By Lyle Dennis, JD, Cavarocchi – Ruscio – Dennis Associates, Consultants to AASLD
Between the day this article is written and the day you are reading it, the Department of Health and Human Services (HHS) will be holding a “listening session” on the next iteration of the National Viral Hepatitis Action Plan that governs the Department’s actions with regard to addressing the epidemic of viral hepatitis.
This session follows on a nationwide conference call held earlier this year and will be followed by a Request for Information (RFI) to be published in the Federal Register in the coming months asking for written comments on the plan.
AASLD has been monitoring this activity and is in frequent contact with the Office of HIV/AIDS and Infectious Disease Policy (OHAIDP), which is located in the Office of the Assistant Secretary for Health (OASH). Late last year, the leadership of the Association met with the Assistant Secretary, Dr. Brett Giroir, in his office in Washington and the office’s Chief Medical Officer, Dr. Vanila Singh, spoke at a session at The Liver Meeting® in San Francisco.

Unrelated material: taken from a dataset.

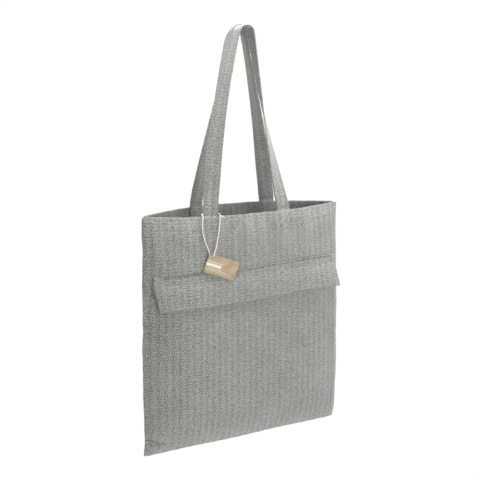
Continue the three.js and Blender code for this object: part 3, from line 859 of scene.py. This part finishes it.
def tag_card():
    """A card with cut corners, a hole and a bent lower right corner. X and Y are mm from its hole."""
    step = 1.0
    length, height, inset, drop, hole = 59.5, 33.0, 6.0, 4.6, 2.3
    nx, ny = int(length / step) + 1, int(height / step) + 1
    xs, ys = np.linspace(-inset, length - inset, nx), np.linspace(drop - height, drop, ny)
    X, Y = np.meshgrid(xs, ys, indexing="ij")
    R = np.hypot(X, Y)
    keep = R > hole * 0.86
    ring = keep & (R < hole * 1.32)
    X, Y = np.where(ring, X * hole / R, X), np.where(ring, Y * hole / R, Y)
    for cx, cy in ((0, 0), (-1, 0), (0, -1), (-1, -1)):
        X[cx, cy] -= np.sign(X[cx, cy] - length / 2 + inset) * 0.45
        Y[cx, cy] -= np.sign(Y[cx, cy] - drop + height / 2) * 0.45
    bent = np.clip((X - 30) * 0.35 - (Y + 14) * 0.9 - 6, 0, None)
    bow = -0.35 * bump(X, 22, 22) + 0.055 * bent**1.25
    origin = np.array(min(STRANDS, key=lambda point: point[2]))
    angle = math.radians(21.5)
    across = np.array([math.cos(angle), 0, -math.sin(angle)])
    up = np.array([math.sin(angle), 0, math.cos(angle)])
    back_way = np.array([0, 1.0, 0])
    index = -np.ones((2, nx, ny), int)
    points, uvs = [], []
    for face, offset in ((0, -0.35), (1, 0.3)):
        for i in range(nx):
            for j in range(ny):
                if keep[i, j]:
                    index[face, i, j] = len(points)
                    points.append(origin + across * X[i, j] + up * Y[i, j] + back_way * (bow[i, j] + offset))
                    uvs.append((X[i, j], Y[i, j]) if face == 0 else (X[i, j] + 100, Y[i, j]))
    faces = []
    edges = {}  # the sides that only one square has so far
    for i in range(nx - 1):
        for j in range(ny - 1):
            quad = [(i, j), (i + 1, j), (i + 1, j + 1), (i, j + 1)]
            if all(keep[q] for q in quad):
                faces.append([index[(0, *q)] for q in quad])
                faces.append([index[(1, *q)] for q in reversed(quad)])
                for a, b in zip(quad, quad[1:] + quad[:1]):
                    if edges.pop((b, a), None) is None:
                        edges[(a, b)] = True
    for a, b in edges:
        faces.append([index[(0, *b)], index[(0, *a)], index[(1, *a)], index[(1, *b)]])
    corners = [uvs[v] for f in faces for v in f]
    piece = outward(make_mesh("tag_card", points, faces, corners, card))
    return ride(piece, "hang_tag", "kraft_card", "hang_tag")


cord, cord_route, cord_length = tag_string()
knot = string_knot()
tag = tag_card()


# ---- The bag ----

CLOTH, THREAD = "grey_herringbone_cotton", "grey_sewing_thread"

u_full, u_flap = columns(400), columns(380, FLAP_END)
front_cloth = ride(panel_sheet("front_cloth", front, -1, cloth), "bag", CLOTH, "front_panel", "front_rim_hem")
back_cloth = ride(panel_sheet("back_cloth", back, 1, cloth), "bag", CLOTH, "back_panel", "back_rim_hem")
pocket_cloth = ride(pocket_sheet(cloth), "bag", CLOTH, "pocket_panel", "pocket_hem")


def panel_row(name, surface, side, reach, depth, rise, node):
    """A row of stitches across a cloth, for that share of its width."""
    run = row_on(surface, side, u_full * reach, depth, rise)
    return ride(stitches(name, [run], thread), "bag", THREAD, node)


front_row = panel_row("front_rim_thread", front, -1, 0.985, HEM_STITCH, 0.38, "front_rim_stitch")
back_row = panel_row("back_rim_thread", back, 1, 0.985, HEM_STITCH, 0.38, "back_rim_stitch")
pocket_row = panel_row("pocket_hem_thread", pocket_surface, -1, 0.97, POCKET_TOP + POCKET_HEM - 3, 0.45,
                       "pocket_hem_stitch")

flap_cloth = flap_sheet(cloth)
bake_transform(flap_cloth)
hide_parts("flap_sewn_edge", "flap_outer", "flap_lining")


def flap_row(name, below, node):
    u, v = u_flap * 0.93, np.full(u_flap.shape, below - FOLD)
    line = on_flap(u, v, 0.72)
    run = (line, unit(on_flap(u, v, 1.72) - line))
    return ride(stitches(name, [run], thread), "bag", THREAD, node)


flap_rows = [flap_row("flap_upper_thread", ROW_ONE, "flap_stitch_upper"),
             flap_row("flap_lower_thread", ROW_TWO, "flap_stitch_lower")]


# ---- Sewing the handles on ----

def box_stitch(name, side, centre_x, node):
    """A sewn square with its diagonals, on the outside of the panel."""
    surface = panel_at(side)
    w, top, h = 11.0, 6.0, 24.0
    corners = [(-w, top), (w, top), (w, top + h), (-w, top + h)]
    segments = list(zip(corners, corners[1:] + corners[:1]))
    segments += [(corners[0], corners[2]), (corners[1], corners[3])]
    runs = []
    for i, (a, b) in enumerate(segments):
        p = np.linspace(a, b, 30)
        lift = 0.62 + 0.1 * (i > 3)  # the diagonals lie over the square
        runs.append(row_on(surface, side, (centre_x + p[:, 0]) / HALF_RIM, p[:, 1], lift))
    return ride(stitches(name, runs, thread, pitch=3.3, length=2.7, radius=0.36), "bag", THREAD, node)


def make_handle(word, spec):
    name, body = f"{word}_handle_tape", f"{word}_handle"
    tape, length = handle(name, spec, cloth)
    seams = handle_seams(f"{word}_handle_thread", spec, thread)
    for piece, slot in ((tape, CLOTH), (seams, THREAD)):
        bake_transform(piece)
    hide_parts(f"{word}_handle", f"{word}_handle_end_left", f"{word}_handle_end_right")
    for place, sign in (("left", -1), ("right", 1)):
        thread_name, node = f"{word}_box_thread_{place}", f"{word}_box_stitch_{place}"
        box_stitch(thread_name, spec["side"], sign * STRAP_ROOT, node)


make_handle("front", LEGS["front"])
make_handle("back", LEGS["back"])


# ---- Seams inside the bag ----

BINDING_HALF, BINDING_INSET = 4.2, 6.6


def binding(name, path, width_way, node):
    """A narrow bound seam along a path, thicker in the middle and a little uneven."""
    a = np.linspace(0, 2 * np.pi, 12, endpoint=False)
    wave = 0.25 * noise(np.arange(len(path)) * 2.0, 0, 9, 71)[:, None]
    across = (BINDING_HALF * np.cos(a))[None] * (1 + wave * 0.2)
    thick = (0.8 * np.sin(a))[None] * (1 + wave)
    ahead = unit(np.gradient(path, axis=0))
    other = unit(np.cross(ahead, width_way))
    rings = path[:, None] + np.asarray(width_way) * across[..., None] + other[:, None] * thick[..., None]
    along = np.linspace(0, 1, len(path)) * np.linalg.norm(path[-1] - path[0])
    uvs = pairs(np.linspace(0, 4 * BINDING_HALF, 13)[None], along[:, None])
    return ride(outward(loft(name, rings, uvs, cloth)), "bag", "grey_cotton_inside", node)


for place, sign in (("left", -1), ("right", 1)):
    d = np.linspace(4, 396, 120)
    line = np.stack([sign * (half_width(d) - BINDING_INSET), np.full(d.shape, SEAM_Y), RIM_Z - d], -1)
    binding(f"{place}_seam_binding", line, (1.0, 0, 0), f"{place}_side_seam")
x = np.linspace(-170, 170, 110)
line = np.stack([x, np.full(x.shape, SEAM_Y), np.full(x.shape, RIM_Z - HEIGHT + LIFT + 5.4)], -1)
binding("bottom_seam_binding", line, (0, 0, 1.0), "bottom_seam")


# ---- Floor and light ----

def make_studio():
    """A pale floor that bends up into a round wall and over. It shows white and casts no light or shadow."""
    rise, radius, far, steps, floor_z = 3.0, 9.0, 14.0, 64, -1.35
    bend, over = np.linspace(-np.pi / 2, 0, 10), np.linspace(0.9, 1.57, 8)
    profile_r = np.concatenate([[0.001, 4.0], radius - rise + rise * np.cos(bend), far * np.cos(over)])
    profile_z = np.concatenate([[0, 0], rise + rise * np.sin(bend), far * np.sin(over)]) + floor_z
    a = np.linspace(0, 2 * np.pi, steps, endpoint=False)
    points = [(r * math.cos(t), r * math.sin(t), z) for r, z in zip(profile_r, profile_z) for t in a]
    faces = []
    for k in range(len(profile_r) - 1):
        low, high = k * steps, (k + 1) * steps
        for i in range(steps):
            after = (i + 1) % steps
            faces.append((low + i, low + after, high + after, high + i))
    mesh = bpy.data.meshes.new("studio_floor")
    mesh.from_pydata(points, [], faces)
    studio = placed("studio_floor", mesh)
    material, nodes, links, shader = new_material("pale_floor")
    shader.inputs["Base Color"].default_value = (0, 0, 0, 1)
    shader.inputs["Specular IOR Level"].default_value = 0
    shader.inputs["Emission Color"].default_value = (1, 1, 1, 1)
    shader.inputs["Emission Strength"].default_value = 1.02
    mesh.materials.append(material)
    studio.visible_diffuse = studio.visible_glossy = False
    studio.visible_transmission = studio.visible_shadow = False


# The lamps: name, place, aim, size, power in W and the spread of the beam in degrees.
LAMPS = (
    ("front", (0.65, -1.87, -0.22), (0, 0, -0.47), 1.0, 14.8, 180),
    ("right", (1.55, -0.05, 0.7), (0, 0, -0.2), 0.9, 16.8, 180),
    ("left", (-1.0, 0.35, 0.45), (0, 0, -0.05), 0.6, 6.0, 180),
    ("low", (0.1, -0.36, -1.6), (0, 0, -0.72), 0.8, 4.0, 180),
    ("overhead", (0.05, -0.12, 0.42), (0, 0, 0), 0.3, 6.0, 180),
    ("handles", (-0.55, -0.85, -0.62), (0.02, 0, -0.04), 0.12, 0.03, 16),
)


def area_light(name, place, aim, size, power, spread):
    data = bpy.data.lights.new(name, "AREA")
    data.shape, data.size, data.energy, data.spread = "DISK", size, power, math.radians(spread)
    aimed(placed(name, data), place, Vector(aim) - Vector(place))


def make_world(low, middle, top):
    """Grey light from all round, with these levels from below, from the sides and from above."""
    world = bpy.data.worlds.new("studio")
    bpy.context.scene.world = world
    world.use_nodes = True
    nodes, links = world.node_tree.nodes, world.node_tree.links
    nodes.clear()
    out = nodes.new("ShaderNodeOutputWorld")
    background = nodes.new("ShaderNodeBackground")
    place = nodes.new("ShaderNodeTexCoord")
    split = nodes.new("ShaderNodeSeparateXYZ")
    ramp = nodes.new("ShaderNodeValToRGB")
    height = nodes.new("ShaderNodeMapRange")
    height.inputs[1].default_value, height.inputs[2].default_value = -1.0, 1.0
    links.new(place.outputs["Generated"], split.inputs[0])
    links.new(split.outputs[2], height.inputs[0])
    links.new(height.outputs[0], ramp.inputs[0])
    stops = ((0.0, low), (0.5, middle), (1.0, top))
    while len(ramp.color_ramp.elements) < len(stops):
        ramp.color_ramp.elements.new(0.5)
    for element, (at, value) in zip(ramp.color_ramp.elements, stops):
        element.position = at
        element.color = (value, value, value, 1)
    links.new(ramp.outputs[0], background.inputs[0])
    links.new(background.outputs[0], out.inputs[0])


make_studio()
make_world(0.62, 0.46, 0.42)
for lamp in LAMPS:
    area_light(*lamp)

scene = bpy.context.scene
scene.view_settings.view_transform = "Standard"
scene.view_settings.look = "None"
scene.view_settings.exposure = 0.0
scene.view_settings.gamma = 1.0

When the RFI is published, the Public Policy Committee (working through its viral hepatitis subcommittee) will draft comments for review by the full PPC and then by the Governing Board that will become AASLD’s official submission on this process.
The development of direct acting agents (DAAs) a few years ago, combined with the availability of a vaccine for hepatitis B, held out promise for the rapid diminishment of viral hepatitis. But the onset of the opioid epidemic led to a rapid increase in injection drug use – and all that that means for the spread of hepatitis.
This combination of factors makes the development of a new and updated NVHAP all the more critical. In our meeting with Dr. Giroir, he made it clear how much he personally and the Office more broadly, values AASLD’s input and assistance.
And on Another Front…
With the completion of the last of the FY19 appropriations bills, Congress is ready to turn its attention to FY20. The 35-day government shutdown delayed the introduction of the administration’s budget to Congress – since two-thirds of the employees of the Office of Management and Budget (OMB) were among those furloughed during the shutdown.
We now expect to see that document on March 11. It will, of course, be declared “dead on arrival” in Congress which is not about to accept up to $55 billion in cuts to non-defense spending, which the budget is likely to promote.
The health research advocacy community, of which AASLD is part, is seeking an increase in NIH’s funding of $2.5 billion, up to $41.6 billion, or a 6.4 percent increase. Before that can happen, Congress will have to raise the statutory budget caps that were enacted in 2011 to provide room for the additional funds. It will likely be another full year of wrangling between the Congress and the Administration before the issue is resolved. As they say, watch this space!